After Danny leaves, James O’Hanlon’s narrative takes another surprising turn by focusing on the burgeoning friendship between Jane and newly-arrived maid-turned-performer Kate Brown (Allyn Ann McLerie). True, they spend much of their time attempting to feminise Jane and “catch her a man”; the idea being that women can only survive in this new landscape if they revert to their traditional domesticity, and given knowing voice in the song ‘A Woman’s Touch’ (just one of several outdated ditties which saw the film nominated for best score). But for a western to give so much time over to the bonds of friendship between two women is undeniably progressive.
Of course, this being Technicolor-era Hollywood, the possibility of romance is never far away and, while Kate may fail to completely turn the perpetually dirt-smudged Jane into the belle of the ball, she does enough to win the attentions of Wild Bill Hickok (Howard Keel). And, if by the film’s climax the sexist overtones of the genre (and, indeed, the 1950s) have dictated that Jane morph from gunslinger to housewife, she hasn’t completely lost sense of herself. Her energy and freedom of spirit just about manage to override the masculine bigotry of the west and it is suggested that, in Wild Bill, she has finally found a man not to tame her, but who is her equal.
Johnny Guitar (1954)
A year before director Nicholas Ray turned James Dean into a star with Rebel without a Cause, his adaptation of Roy Chanslor’s novel saw the incomparable Joan Crawford in the role of take-no-prisoners saloon owner Vienna. (“I’ve never met a woman who is more man,” is one reductive observation of her prowess.)
Although the film is (somewhat misleadingly) named after her character’s recently returned paramour, played by Sterling Hayden, the off-kilter narrative revolves around Vienna’s battle with cattle baron – never baroness – Emma (Mercedes McCambridge); a relationship fuelled by both hatred and thinly veiled attraction. The men are reduced to plot drivers and ill-fated love interests, while both Crawford and McCambridge turn in powerhouse performances, handling both the modern themes and screenwriter Philip Yordan’s crackling, cynical dialogue with ease. And by the time of the climactic gunfight between Vienna and Emma, during which the men cower in terror, there can be absolutely no doubt who is running the show.
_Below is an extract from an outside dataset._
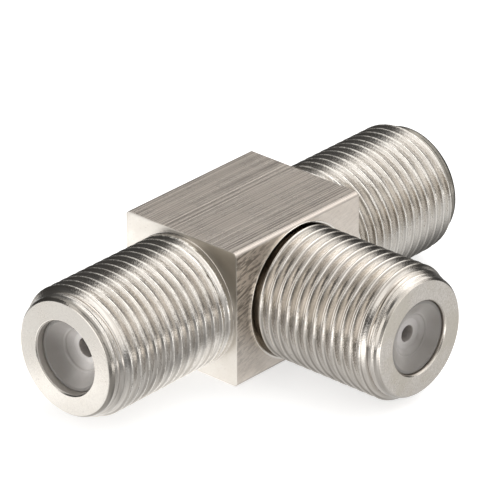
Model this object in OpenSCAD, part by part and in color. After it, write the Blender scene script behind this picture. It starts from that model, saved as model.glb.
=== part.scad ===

The Quick and the Dead (1995)
While Sam Raimi’s stylised mid-90s western is by no means a classic of the genre, it gives Sharon Stone the opportunity to inhabit a strong woman holding her own in a man’s world. As gunslinger Ellen, who strolls into a dusty small town and demands to take part in the shootout competition, she is driven by a long-harboured desire for revenge against the town’s murderous mayor (Gene Hackman), who killed her father. Her performance may not have won much in the way of critical praise, but it remains refreshing to see a woman demonstrating behaviour usually reserved for the male overlords of the genre.
Meek’s Cutoff (2010)
Directing from a fact-based screenplay by Jon Raymond, Kelly Reichardt delivers a western fuelled by a trio of fascinating women. Emily (Michelle Williams), Millie (Zoe Kazan) and Glory (Shirley Henderson) are settlers travelling through the inhospitable wilds of the Oregon desert with their families, only to find themselves hopelessly lost. While their men are presented as the controlling force, Reichardt’s focus stays with the women, showcasing their inherent tenacity and strength despite their subservient status. Williams gives a tour de force as the outspoken, proactive Emily, who is determined to stand up to their incompetent guide Meek (Bruce Greenwood) and so save them all from a horrifying fate.
The Homesman (2014)
Directed (and co-written) by Tommy Lee Jones, The Homesman is a sensitive, effective critique of the overwhelming misogyny of the west, both as historical period and cinematic genre. While the story may revolve around three women who have been driven mad by the hardships of frontier life, along with the devout spinster (Hilary Swank) driving them back east, the narrative eschews clichéd female hysteria to instead examine the devastating psychological impact of such an existence. It also makes the powerful point that women are continually undermined by the men around them, no matter their strength, intelligence and courage even in the most extreme of circumstances.
The Keeping Room (2014)
Set in the south, during the desperate, dying days of the American civil war, Daniel Barber’s intimate drama may not be a western in terms of location but draws on – and expertly subverts – the genre’s tropes and traditions to weave a powerful feminist narrative. Julia Hart’s unflinching screenplay, which focuses on two sisters (Brit Marling and Hailee Steinfeld) and their African-American slave (Muna Otaru), forced to defend their isolated home from two marauding soldiers, certainly does not shy away from difficult topics like racism and rape, but is a story of survivors, not victims. Fundamentally, it doesn’t speak of the experiences of women as defined by history or geography, rather it is an urgent, universal story of the realities of the female experience, and the strength everyday women find to overcome such omnipresent adversity.